What amount of courage and focus does it take to get up on stage and perform? Of all the many – and I mean very many – supreme musicians, it has been my inordinate pleasure and privilege to sneak an inner glimpse of their world at, the sarod maestro Ali Akbar Khan sahib is contender for the one that (a) educated me the most; (b) illuminated my appreciation of music (note, not Indian music) the most; and (c) released music of uttermost numinosity into the world the most. He was also more down-to-earth than any other top-ranking musician I have known. Given the chance, he would revel in cooking Bangla dishes – fish with everything – from start to finish. When the chamchas – the ‘spoons’ (literally and metaphorically) that ladle out sycophantic praise – weren’t there to hosanna his every kitchen move because it was Him that had cooked, you could see that he was so at ease in his own skin – the maestro, whom Yehudi Menuhin described to me as the greatest musician on the planet, and the maker.

So, clearly there could have been no pressure on his son, Alam Khan, born in 1982, to deliver a recital with this concert’s title. The first ‘half’ of the recital was a well-chosen, sunny afternoon ‘Bhimpalasi’ eventually unfurled in 16-beat teentāl. His opening ālap movement was really good, a gentle unfolding with some lovely wa-wa (‘excellent’) expressivity. Par for the course, given that his old man called one of his finest albums Ustad Ali Akbar Khan Plays Alap. But the way he revealed the jōr – the movement with unmetered rhythm that many Hindustani audiences kinda ho-hum through – was exquisite. I repeat the word exquisite. Any narrative that is being told needs introductions – characters, settings and motives, that sort of ālap thing – but then it needs its plot development or jōr, as we Indians call it – before the denouement. However much he is steeped in the family’s musical tradition, Alam Khan is not his father. Clearly the deal is him delivering a different sort of deal. Yet his ‘Bhimpalasi’ still produced a number of chip-off-the-old-block resolutions of the unexpected twist kind, resolutions showing an awareness of pace, speed and balance, and two or three that prompted ‘you little rascal’ smiles.
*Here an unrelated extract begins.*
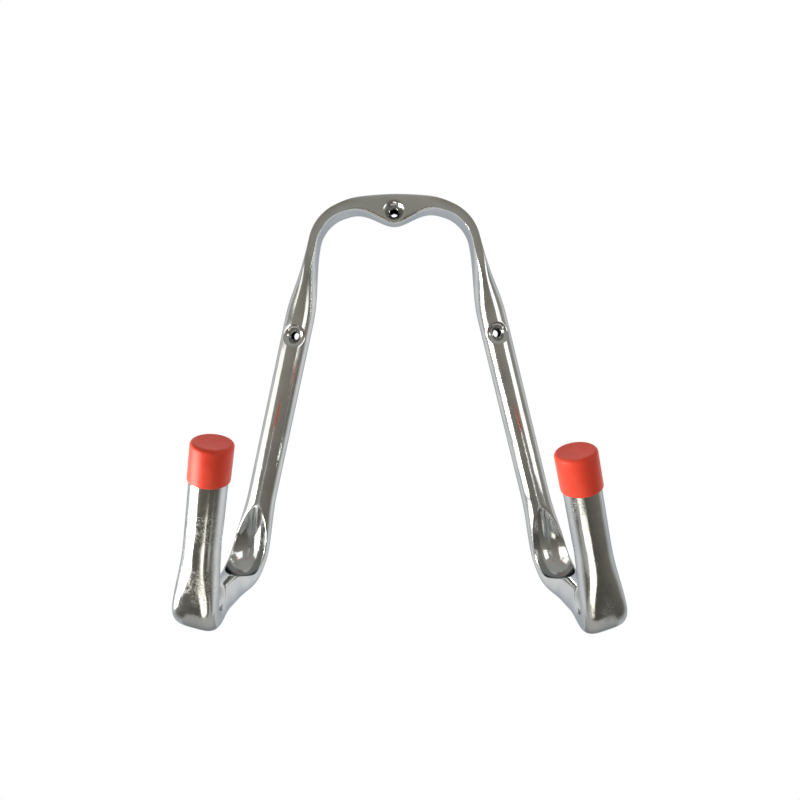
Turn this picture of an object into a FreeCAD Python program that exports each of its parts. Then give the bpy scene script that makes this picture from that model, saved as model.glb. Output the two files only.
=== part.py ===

The concluding ‘half’ similarly reflected unseasonably warm, summer-come-early sentiments with, if you get my gist, ‘Mishra Piloo’ as its back-garden trampoline. It brought to the fore the sensitivities of Anubrata Chatterjee (another son, in his case, of the tabla-player Anindo Chatterjee) – incidentally the Darbar festival literature’s proofreading proved pretty lame – and Alam Khan with some fine call-and-response interludes. Its concluding segue or fantasia, sometimes known as a garland of ragas, flew. Alam Khan is never going to be his father, however much or how long he plays sarod. However curious that may sound, that is part of the joy of what happens from father to son. Speaks a father. Loved the concert.